#### Task statement
Below this line is the material. Write out only its lines from the one containing "diffuser_radius = liner_radius" through the one containing "nodes[node].hide_render = nodes[node].hide_viewport", both kept, exactly.

#### Supplied information

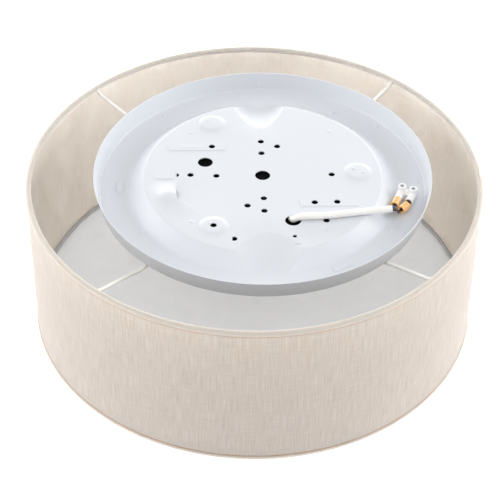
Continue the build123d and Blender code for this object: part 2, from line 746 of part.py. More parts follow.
with BuildPart() as fixing_tabs:
    with BuildSketch(Plane.XY.offset(tab_under_z + seat)):
        with PolarLocations(stud_circle, 3, start_angle=stud_angles[0]):
            Circle(tab_width / 2)
            Rectangle(inner_ring_inset + tab_overhang, tab_width, align=(Align.MIN, Align.CENTER))
            Circle(stud_diameter / 2 + plain_gap, mode=Mode.SUBTRACT)
    extrude(amount=tab_thickness - seat)
write(fixing_tabs, "fixing_tabs")

with BuildPart() as nut_washers:
    with BuildSketch(Plane.XY.offset(washer_top_z)):
        with PolarLocations(stud_circle, 3, start_angle=stud_angles[0]):
            Circle(washer_diameter / 2)
            Circle(stud_diameter / 2 + plain_gap, mode=Mode.SUBTRACT)
    extrude(amount=-washer_thickness)
write(nut_washers, "nut_washers")

for number, angle in enumerate(stud_angles, start=1):
    place = polar(stud_circle, angle)
    with BuildPart() as thumb_nut:
        with BuildSketch(Plane.XY.offset(nut_top_z)):
            with Locations(place):
                Circle(0.4 * nut_diameter)
        extrude(amount=-0.25 * nut_height)
        with BuildSketch(Plane.XY.offset(nut_top_z - 0.25 * nut_height)):
            with Locations(place):
                Circle(nut_diameter / 2)
                with PolarLocations(nut_diameter / 2, nut_notches):
                    Circle(0.05 * nut_diameter, mode=Mode.SUBTRACT)
        extrude(amount=-0.75 * nut_height)
        with BuildSketch(Plane.XY.offset(nut_top_z)):
            with Locations(place):
                Circle(stud_diameter / 2 + turning_gap)
        extrude(amount=-nut_height, mode=Mode.SUBTRACT)
    write(thumb_nut, f"thumb_nut_{number}")

# ---- diffuser -----------------------------------------------------------------------------
# An opal tray that lies loose on the bottom hem, inside the drum.

diffuser_radius = liner_radius - liner - 4 * rest_gap
diffuser_z = bottom_hoop_z + roll_radius + rest_gap
with BuildPart() as diffuser:
    with BuildSketch(shade_middle):
        with BuildLine():
            FilletPolyline(
                (0, diffuser_z), (diffuser_radius, diffuser_z), (diffuser_radius, diffuser_z + diffuser_rim),
                radius=diffuser_bend)
            Line(
                (diffuser_radius, diffuser_z + diffuser_rim),
                (diffuser_radius - diffuser_sheet, diffuser_z + diffuser_rim))
            Polyline(
                (diffuser_radius - diffuser_sheet, diffuser_z + diffuser_rim),
                (diffuser_radius - diffuser_sheet, diffuser_z + diffuser_sheet),
                (0, diffuser_z + diffuser_sheet), (0, diffuser_z))
        make_face()
    revolve(axis=shade_axis)
write(diffuser, "diffuser")
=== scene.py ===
from math import acos, cos, degrees, pi, radians, sin

import bmesh
import bpy
from mathutils import Matrix, Vector


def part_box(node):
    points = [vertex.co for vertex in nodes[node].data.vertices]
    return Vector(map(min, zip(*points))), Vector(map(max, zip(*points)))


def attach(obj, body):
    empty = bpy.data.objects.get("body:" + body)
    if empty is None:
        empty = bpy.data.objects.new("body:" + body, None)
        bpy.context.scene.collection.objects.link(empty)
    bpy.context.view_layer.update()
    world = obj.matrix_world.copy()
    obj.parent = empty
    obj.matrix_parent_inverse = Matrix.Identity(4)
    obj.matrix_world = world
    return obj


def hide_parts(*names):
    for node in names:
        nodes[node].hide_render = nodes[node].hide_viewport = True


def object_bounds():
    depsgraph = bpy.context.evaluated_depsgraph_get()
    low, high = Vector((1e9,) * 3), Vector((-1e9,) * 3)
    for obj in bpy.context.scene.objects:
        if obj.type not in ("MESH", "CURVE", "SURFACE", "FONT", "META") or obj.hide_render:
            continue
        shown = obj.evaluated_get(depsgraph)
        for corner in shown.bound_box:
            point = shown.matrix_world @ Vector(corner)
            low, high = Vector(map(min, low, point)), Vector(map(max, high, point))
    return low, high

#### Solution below
diffuser_radius = liner_radius - liner - 4 * rest_gap
diffuser_z = bottom_hoop_z + roll_radius + rest_gap
with BuildPart() as diffuser:
    with BuildSketch(shade_middle):
        with BuildLine():
            FilletPolyline(
                (0, diffuser_z), (diffuser_radius, diffuser_z), (diffuser_radius, diffuser_z + diffuser_rim),
                radius=diffuser_bend)
            Line(
                (diffuser_radius, diffuser_z + diffuser_rim),
                (diffuser_radius - diffuser_sheet, diffuser_z + diffuser_rim))
            Polyline(
                (diffuser_radius - diffuser_sheet, diffuser_z + diffuser_rim),
                (diffuser_radius - diffuser_sheet, diffuser_z + diffuser_sheet),
                (0, diffuser_z + diffuser_sheet), (0, diffuser_z))
        make_face()
    revolve(axis=shade_axis)
write(diffuser, "diffuser")
=== scene.py ===
from math import acos, cos, degrees, pi, radians, sin

import bmesh
import bpy
from mathutils import Matrix, Vector


def part_box(node):
    points = [vertex.co for vertex in nodes[node].data.vertices]
    return Vector(map(min, zip(*points))), Vector(map(max, zip(*points)))


def attach(obj, body):
    empty = bpy.data.objects.get("body:" + body)
    if empty is None:
        empty = bpy.data.objects.new("body:" + body, None)
        bpy.context.scene.collection.objects.link(empty)
    bpy.context.view_layer.update()
    world = obj.matrix_world.copy()
    obj.parent = empty
    obj.matrix_parent_inverse = Matrix.Identity(4)
    obj.matrix_world = world
    return obj


def hide_parts(*names):
    for node in names:
        nodes[node].hide_render = nodes[node].hide_viewport = True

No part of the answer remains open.